La densification urbaine en question
LA DENSIFICATION
URBAINE
EN QUESTION
L’outil de contrôle de la densité le plus connu est le Coefficient d’Occupation des Sols (COS), né en 1967. Cet outil a subi de nombreuses critiques, car il n’offre qu’une médiocre maîtrise qualitative des formes bâties. Pour obtenir cette maîtrise, il faut recourir à d’autres outils, tels les hauteurs, les bandes constructives, les règles de mitoyenneté, etc…

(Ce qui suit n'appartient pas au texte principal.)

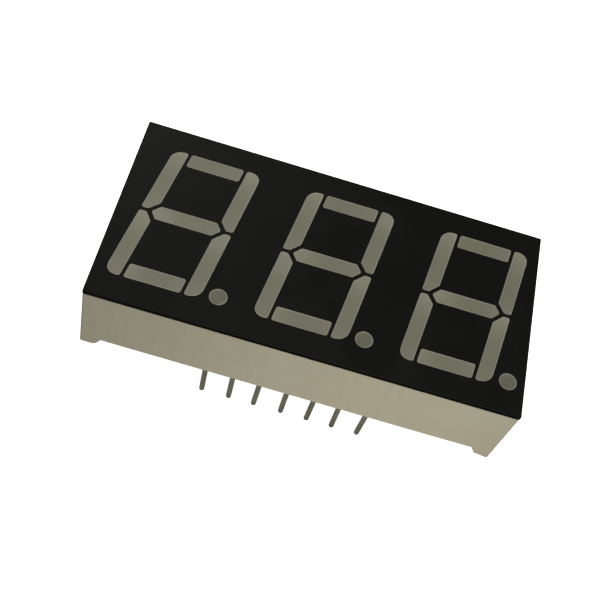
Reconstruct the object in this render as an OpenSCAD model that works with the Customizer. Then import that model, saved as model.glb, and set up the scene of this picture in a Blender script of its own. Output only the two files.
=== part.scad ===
// Three-digit seven-segment display in two colours of light, standing on its legs.
// Millimetres. X runs along the digits, Y towards their tops and Z out of the face.
// The origin is the middle of the leg pattern, on the plane that the feet seat on.

/* [Housing] */
// Length of the housing along the digits, at the face
body_w = 37.6; // [36.8:0.1:80]
// Width of the housing across the digits, at the face
body_d = 19; // [18.6:0.1:40]
// Height from the seating plane to the face
body_h = 8.2; // [6.2:0.1:16]
// How far the outer walls lean out on their way down from the face
wall_draft = 0.1; // [0:0.01:0.3]
// Thickness of the two end walls around the board
end_wall = 1.2; // [0.6:0.05:1.35]
// Thickness of the two long walls around the board
long_wall = 0.8; // [0.5:0.05:0.95]
// Radius of the four upright corners
corner_r = 0.2; // [0.05:0.05:0.5]
// Radius of the edges around the face
rim_r = 0.12; // [0.05:0.01:0.3]
// Height of the feet below the long walls
foot_h = 0.85; // [0.3:0.05:1.2]
// Length of each foot along the long walls, where it stands
foot_l = 1.35; // [1.35:0.05:4]
// Run of the slanted inner side of each foot
foot_slant = 0.45; // [0:0.05:1.5]
// Thickness of plastic left between the face and the cored pockets
face_t = 1.4; // [0.8:0.1:2.4]
// Wall left between a cored pocket and the light wells around it
pocket_wall = 0.7; // [0.5:0.05:1.2]

/* [Face coat] */
// Thickness of the black coat
coat_t = 0.03; // [0.02:0.005:0.06]
// How far the coat reaches down the sides
coat_band = 0.35; // [0.35:0.01:1]

/* [Digits] */
// Number of digits in the row
digits = 3; // [1:1:3]
// Distance from one digit to the next
digit_pitch = 12.7; // [11:0.05:12.9]
// How far the row of digits sits to the right of the middle
digit_shift = 0; // [-0.2:0.05:0.1]
// Height of a digit
digit_h = 14.25; // [11:0.05:16]
// Width of a digit before it is slanted
digit_w = 8.2; // [7.6:0.05:8.3]
// Slant of the digits from upright, in degrees
slant = 8; // [0:0.5:8]
// Width of the upright segments
upright_w = 1.36; // [1.2:0.02:1.7]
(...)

Dernièrement, la question de la densité a été remise à l’ordre du jour, au travers du projet de loi Grenelle 2 qui mentionne, entre autre, dans son article 10, que les PLU prévoient des densités minimales de constructions dans les secteurs proches des transports collectifs.
Une chose est certaine, la perception de la densité a peu à voir avec les mesures quantitatives de la densité bâtie ou de la densité de la population. Une première étape pour appréhender la perception de la densité est de distinguer la densité choisie et la densité subie. Les grands ensembles sont rejetés parce qu’ils sont largement imposés à des populations qui ne désirent pas y vivre. C’est une différence essentielle avec l’habitat individuel. Cette observation vaut aussi pour la densité humaine. Ainsi, la densité humaine dans le RER A aux heures de pointes est mal vécue, car imposée. La même concentration humaine au Stade de France, lors d’un match de Rugby de l’Equipe de France, est à l’inverse bien vécue, parce que choisie.

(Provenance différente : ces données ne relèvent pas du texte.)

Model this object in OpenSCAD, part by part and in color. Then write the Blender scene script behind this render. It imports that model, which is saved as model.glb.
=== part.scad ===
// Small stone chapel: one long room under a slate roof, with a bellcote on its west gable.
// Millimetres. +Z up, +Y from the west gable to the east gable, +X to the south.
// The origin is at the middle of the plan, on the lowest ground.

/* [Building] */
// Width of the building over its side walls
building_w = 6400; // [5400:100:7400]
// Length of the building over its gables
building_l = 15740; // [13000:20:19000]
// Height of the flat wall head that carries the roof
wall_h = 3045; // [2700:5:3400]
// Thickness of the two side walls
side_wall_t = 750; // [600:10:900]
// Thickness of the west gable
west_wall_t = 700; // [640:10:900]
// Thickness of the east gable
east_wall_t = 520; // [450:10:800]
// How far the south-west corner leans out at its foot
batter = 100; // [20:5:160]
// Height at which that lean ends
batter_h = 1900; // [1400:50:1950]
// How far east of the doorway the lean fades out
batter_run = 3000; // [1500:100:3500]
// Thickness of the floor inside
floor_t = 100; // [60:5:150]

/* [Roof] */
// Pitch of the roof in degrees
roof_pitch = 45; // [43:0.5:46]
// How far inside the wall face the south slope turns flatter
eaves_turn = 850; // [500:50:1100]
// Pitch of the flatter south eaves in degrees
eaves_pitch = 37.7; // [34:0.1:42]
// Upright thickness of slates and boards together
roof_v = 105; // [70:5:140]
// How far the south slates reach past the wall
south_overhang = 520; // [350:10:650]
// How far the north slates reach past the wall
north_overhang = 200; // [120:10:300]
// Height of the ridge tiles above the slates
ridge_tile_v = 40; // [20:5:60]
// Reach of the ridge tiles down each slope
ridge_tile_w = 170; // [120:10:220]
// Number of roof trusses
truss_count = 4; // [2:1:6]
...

Mais si la définition de la densité n’est pas simple (Cliquer sur : Appréhender la densité. IAURIF, Notes Rapides n° 383 et 384, Juin 2005), il semble que la densité soit l’un des meilleurs outils à la disposition des urbanistes pour réduire l’usage de l’automobile, puisque des chercheurs australiens Newman et Kenworrthy montrent une corrélation entre la densité et l’usage des transports collectifs ou la marche à pied. Toutefois, Xavier Desjardins (Maître de conférences à l’Université Paris 1, Panthéon-Sorbonne) énonce quelques objections. Au travers de quelques exemples, il signale que les données sont à prendre avec précaution.
Selon Desjardins, il s’avère que les avantages de la densité et d’une politique de densification sont loin d’être évidents si l’on prend en compte l’ensemble des facteurs de la consommation énergétique urbaine. En effet, dans leur étude, les Australiens étayent seulement leur analyse sur des comparaisons du lien entre densité et consommation énergétique à l’échelle de la métropole, et non à l’échelle des quartiers ou des secteurs urbains. Ce qui semblerait insuffisant pour guider finement les décisions à prendre en termes d’aménagement.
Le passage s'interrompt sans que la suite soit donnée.